In America, meanwhile, the plans taking shape face resistance, partly from the bankers they will shackle but even more from regulators and lawmakers. Bankers accept they will be forced to build up bigger capital buffers, which will crimp profitability, and that the liquidity of their balance-sheets will be policed more intensively. The regulatory net will be cast over the “shadow” banking network of hedge funds, money-market funds, and the like, to which much financial activity gravitated during the boom.
Big banks, however, still have enough lobbying power to ensure that not every decision goes against them. True, they are still licking their wounds after the recent passage of draconian credit-card reforms. But they are happier with the government’s proposals on derivatives, under which dealers will be able to continue peddling customized swap contracts away from exchanges, albeit with a higher capital charge.
As the crisis has deepened, American bankers have tempered their opposition to the idea of new rules that reduce the chances of another blow-up. “Would I accept regulation that slows innovation a bit and knocks three percentage points off my returns if it promised greater stability? Absolutely,” says the head of one large bank.
For some, more stringent regulation even has a silver lining. With tougher mortgage rules, banks will no longer have to lower their standards to compete with the industry’s unregulated parts. The survivors could also benefit from higher barriers to entry.
On the whole, Wall Street sees a welcome disconnect between the Obama administration’s rhetoric and its actions. The Treasury is “gradually learning” how to square the circle of showing that it understands the public’s anger on the one hand, and maintaining a dynamic financial sector on the other, says one bank lobbyist. Another test of its capacity to resist pitchfork-wielding urges will come in the next few weeks, when it is expected to issue guidelines on executive pay.
The stiffest resistance to change is coming not from Wall Street but from Washington, DC, where government officials, regulators, and congressional leaders are locked in turf wars and ideological battles. “Opinion has splintered. Everyone is fighting everyone,” says Bert Ely, a consultant on regulatory issues.
Even the main banking agencies are at odds with each other. Sheila Bair of the Federal Deposit Insurance Corporation (FDIC) and John Dugan, the Comptroller of the Currency, have fallen out over Ms. Bair’s deposit-insurance reforms. Mr. Dugan also opposes the FDIC’s push for sole authority to liquidate failing non-banks, as it already does with banks.
Worse, there is no consensus on the proposed systemic-risk regulator, which would identify and act on emerging “macro-prudential” dangers. The administration wants the Fed to assume the role, but many in Congress oppose this. Dick Shelby, an influential senator, has accused Mr. Geithner of using the crisis to hand the Fed unacceptable levels of power. Meanwhile, Ms. Bair has suggested that systemic regulation be done (or at least overseen) by a multi-agency council, an idea that is gaining traction even if others (including, again, Mr. Dugan) worry that such supervision-by-committee is a recipe for inaction.
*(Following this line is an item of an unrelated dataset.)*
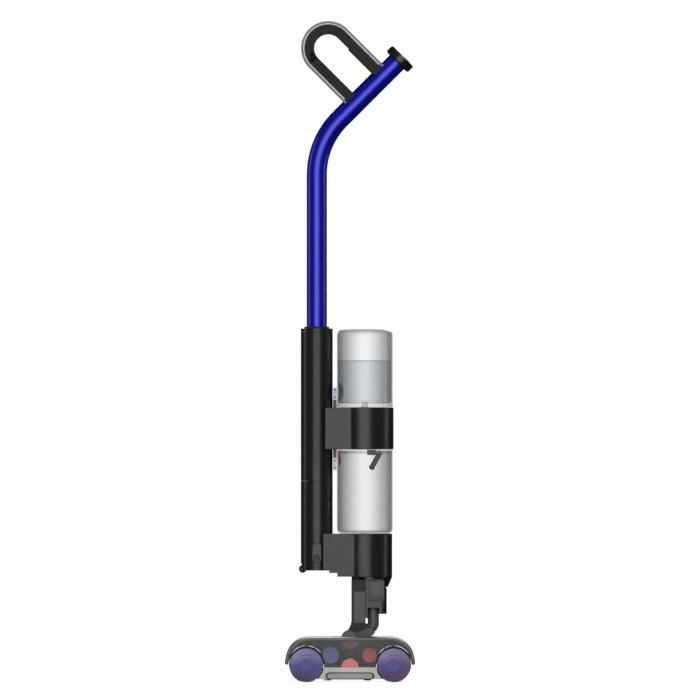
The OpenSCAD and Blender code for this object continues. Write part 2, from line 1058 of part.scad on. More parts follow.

An even bigger battle is brewing over the shake-up of existing regulators. No one doubts that the archaic, overlapping patchwork of agencies needs modernizing, with regulation refocused on a firm’s activities rather than its legal form. Reportedly, the White House is considering rolling the four banking-supervision agencies into one, though the idea is still in flux.
But an embryonic plan to create a super-regulator for consumer products, such as mortgages, credit cards, and mutual funds, is already encountering stiff opposition. The Securities and Exchange Commission (SEC), which would lose out in such a shuffle, has powerful friends on Capitol Hill, especially on the Senate banking committee that oversees the agency-and any overhaul would require congressional approval. Public pension funds have also joined together to lobby against a reduction in the SEC’s power.
Moreover, the economically rational may not be politically feasible. Though it would make sense to merge the SEC with the Commodity Futures Trading Commission, which regulates derivatives, Congress’s powerful agriculture committee would probably block the move.
Debate about other thorny issues, such as what restrictions to place on, or whether to dismantle, banks that are too big to fail has barely begun. Congressional leaders cannot even agree on whether to pass new rules in pieces or roll them up into one mega-bill.
All of which explains why pundits now expect to see few, if any, further financial reforms passed in 2009. Delay could play into the financial industry’s hands, to the extent that it reduces the likelihood of heat-of-the-moment laws like Sarbanes-Oxley, rushed through after the Enron scandal. But if measures that would increase stability fall victim to politics, everyone will be worse off.